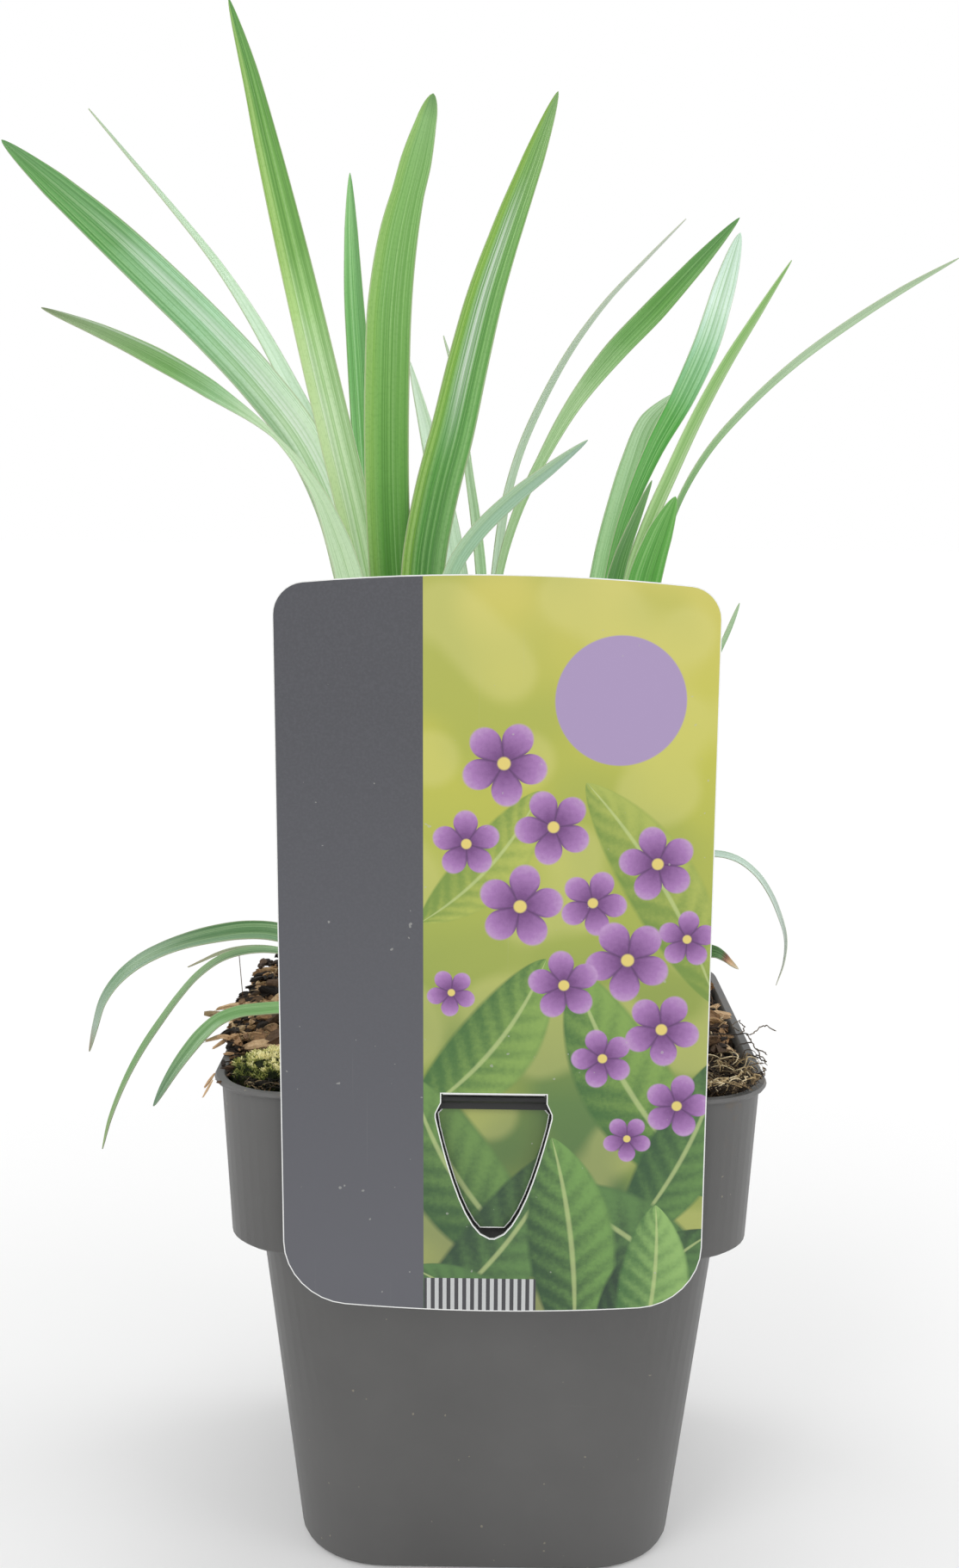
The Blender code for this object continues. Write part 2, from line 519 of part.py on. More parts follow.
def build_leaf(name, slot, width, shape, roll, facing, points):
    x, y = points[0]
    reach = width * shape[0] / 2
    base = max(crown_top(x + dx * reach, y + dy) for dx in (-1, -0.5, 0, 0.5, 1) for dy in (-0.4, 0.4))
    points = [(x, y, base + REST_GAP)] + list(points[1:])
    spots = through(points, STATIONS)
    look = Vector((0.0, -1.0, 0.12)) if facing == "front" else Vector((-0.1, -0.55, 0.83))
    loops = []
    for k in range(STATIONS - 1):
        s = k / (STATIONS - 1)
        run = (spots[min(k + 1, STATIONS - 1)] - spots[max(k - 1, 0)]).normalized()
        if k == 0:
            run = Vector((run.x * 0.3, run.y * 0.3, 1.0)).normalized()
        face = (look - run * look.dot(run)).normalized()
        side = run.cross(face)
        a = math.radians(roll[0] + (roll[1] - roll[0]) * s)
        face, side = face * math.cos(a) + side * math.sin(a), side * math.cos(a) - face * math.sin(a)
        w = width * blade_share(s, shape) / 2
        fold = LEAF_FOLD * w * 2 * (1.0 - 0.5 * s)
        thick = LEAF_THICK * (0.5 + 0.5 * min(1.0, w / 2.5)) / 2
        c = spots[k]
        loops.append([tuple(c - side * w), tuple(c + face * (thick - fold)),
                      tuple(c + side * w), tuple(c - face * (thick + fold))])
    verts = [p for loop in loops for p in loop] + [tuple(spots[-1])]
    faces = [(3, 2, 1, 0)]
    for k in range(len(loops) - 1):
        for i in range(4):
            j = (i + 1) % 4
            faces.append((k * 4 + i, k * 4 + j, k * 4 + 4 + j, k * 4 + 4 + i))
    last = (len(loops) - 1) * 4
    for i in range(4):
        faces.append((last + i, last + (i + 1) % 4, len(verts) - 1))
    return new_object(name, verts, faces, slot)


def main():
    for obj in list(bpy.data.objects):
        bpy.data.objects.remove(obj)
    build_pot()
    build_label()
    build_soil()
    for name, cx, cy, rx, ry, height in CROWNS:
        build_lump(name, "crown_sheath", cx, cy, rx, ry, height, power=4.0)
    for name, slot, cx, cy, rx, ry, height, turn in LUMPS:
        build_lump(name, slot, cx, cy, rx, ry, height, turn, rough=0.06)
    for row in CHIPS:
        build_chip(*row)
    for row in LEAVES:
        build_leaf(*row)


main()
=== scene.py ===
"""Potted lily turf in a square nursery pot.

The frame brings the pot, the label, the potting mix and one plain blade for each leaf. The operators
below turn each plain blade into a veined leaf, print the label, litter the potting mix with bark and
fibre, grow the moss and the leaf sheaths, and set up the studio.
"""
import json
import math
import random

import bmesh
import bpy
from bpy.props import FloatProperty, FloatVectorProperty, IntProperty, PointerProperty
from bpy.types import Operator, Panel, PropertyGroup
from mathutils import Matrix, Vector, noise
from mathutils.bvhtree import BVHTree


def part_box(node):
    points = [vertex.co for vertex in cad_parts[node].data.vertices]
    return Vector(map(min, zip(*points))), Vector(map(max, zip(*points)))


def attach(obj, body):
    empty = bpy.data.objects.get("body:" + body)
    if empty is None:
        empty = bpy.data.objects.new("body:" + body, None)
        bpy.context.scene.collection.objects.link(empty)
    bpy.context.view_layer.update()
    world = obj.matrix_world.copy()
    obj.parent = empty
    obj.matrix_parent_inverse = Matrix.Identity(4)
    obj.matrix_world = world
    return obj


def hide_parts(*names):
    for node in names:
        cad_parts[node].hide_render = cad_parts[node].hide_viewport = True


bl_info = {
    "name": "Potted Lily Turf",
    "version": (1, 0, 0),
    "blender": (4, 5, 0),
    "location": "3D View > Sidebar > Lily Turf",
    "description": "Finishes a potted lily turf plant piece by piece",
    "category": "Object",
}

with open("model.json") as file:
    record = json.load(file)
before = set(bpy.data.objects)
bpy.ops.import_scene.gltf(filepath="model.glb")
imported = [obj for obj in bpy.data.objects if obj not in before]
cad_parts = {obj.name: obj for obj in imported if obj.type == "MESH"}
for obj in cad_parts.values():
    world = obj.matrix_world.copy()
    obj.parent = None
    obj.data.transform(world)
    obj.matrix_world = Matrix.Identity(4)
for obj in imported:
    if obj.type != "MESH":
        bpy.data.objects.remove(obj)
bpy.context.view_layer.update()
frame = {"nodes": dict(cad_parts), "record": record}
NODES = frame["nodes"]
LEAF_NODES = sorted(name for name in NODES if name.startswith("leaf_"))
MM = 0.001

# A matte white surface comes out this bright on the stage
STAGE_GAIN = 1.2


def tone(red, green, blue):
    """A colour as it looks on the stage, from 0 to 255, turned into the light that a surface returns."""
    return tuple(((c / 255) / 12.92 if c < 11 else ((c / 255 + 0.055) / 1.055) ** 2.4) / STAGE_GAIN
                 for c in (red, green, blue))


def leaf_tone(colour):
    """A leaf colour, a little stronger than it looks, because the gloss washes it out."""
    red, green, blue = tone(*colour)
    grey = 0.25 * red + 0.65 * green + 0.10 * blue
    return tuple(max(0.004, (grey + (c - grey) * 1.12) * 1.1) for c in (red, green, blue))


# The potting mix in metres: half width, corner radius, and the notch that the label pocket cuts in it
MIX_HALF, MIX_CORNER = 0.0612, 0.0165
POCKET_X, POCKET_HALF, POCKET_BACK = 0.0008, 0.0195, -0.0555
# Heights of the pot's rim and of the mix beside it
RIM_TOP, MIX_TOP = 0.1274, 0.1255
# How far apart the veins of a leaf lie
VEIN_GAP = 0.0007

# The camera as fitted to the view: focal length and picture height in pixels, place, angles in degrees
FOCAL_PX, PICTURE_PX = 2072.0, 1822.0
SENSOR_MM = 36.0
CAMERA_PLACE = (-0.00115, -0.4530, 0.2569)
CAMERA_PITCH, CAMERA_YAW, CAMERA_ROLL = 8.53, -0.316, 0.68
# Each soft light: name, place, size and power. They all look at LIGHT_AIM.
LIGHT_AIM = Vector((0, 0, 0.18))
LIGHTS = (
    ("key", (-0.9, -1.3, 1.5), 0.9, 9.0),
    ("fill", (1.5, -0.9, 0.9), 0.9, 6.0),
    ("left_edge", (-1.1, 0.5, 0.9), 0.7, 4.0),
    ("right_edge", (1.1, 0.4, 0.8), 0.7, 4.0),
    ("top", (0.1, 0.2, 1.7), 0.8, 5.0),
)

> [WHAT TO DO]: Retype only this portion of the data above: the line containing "for name, cx, cy, rx, ry, height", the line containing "obj.parent = None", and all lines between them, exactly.

> [SOLUTION TO THE EXERCISE]:
    for name, cx, cy, rx, ry, height in CROWNS:
        build_lump(name, "crown_sheath", cx, cy, rx, ry, height, power=4.0)
    for name, slot, cx, cy, rx, ry, height, turn in LUMPS:
        build_lump(name, slot, cx, cy, rx, ry, height, turn, rough=0.06)
    for row in CHIPS:
        build_chip(*row)
    for row in LEAVES:
        build_leaf(*row)


main()
=== scene.py ===
"""Potted lily turf in a square nursery pot.

The frame brings the pot, the label, the potting mix and one plain blade for each leaf. The operators
below turn each plain blade into a veined leaf, print the label, litter the potting mix with bark and
fibre, grow the moss and the leaf sheaths, and set up the studio.
"""
import json
import math
import random

import bmesh
import bpy
from bpy.props import FloatProperty, FloatVectorProperty, IntProperty, PointerProperty
from bpy.types import Operator, Panel, PropertyGroup
from mathutils import Matrix, Vector, noise
from mathutils.bvhtree import BVHTree


def part_box(node):
    points = [vertex.co for vertex in cad_parts[node].data.vertices]
    return Vector(map(min, zip(*points))), Vector(map(max, zip(*points)))


def attach(obj, body):
    empty = bpy.data.objects.get("body:" + body)
    if empty is None:
        empty = bpy.data.objects.new("body:" + body, None)
        bpy.context.scene.collection.objects.link(empty)
    bpy.context.view_layer.update()
    world = obj.matrix_world.copy()
    obj.parent = empty
    obj.matrix_parent_inverse = Matrix.Identity(4)
    obj.matrix_world = world
    return obj


def hide_parts(*names):
    for node in names:
        cad_parts[node].hide_render = cad_parts[node].hide_viewport = True


bl_info = {
    "name": "Potted Lily Turf",
    "version": (1, 0, 0),
    "blender": (4, 5, 0),
    "location": "3D View > Sidebar > Lily Turf",
    "description": "Finishes a potted lily turf plant piece by piece",
    "category": "Object",
}

with open("model.json") as file:
    record = json.load(file)
before = set(bpy.data.objects)
bpy.ops.import_scene.gltf(filepath="model.glb")
imported = [obj for obj in bpy.data.objects if obj not in before]
cad_parts = {obj.name: obj for obj in imported if obj.type == "MESH"}
for obj in cad_parts.values():
    world = obj.matrix_world.copy()
    obj.parent = None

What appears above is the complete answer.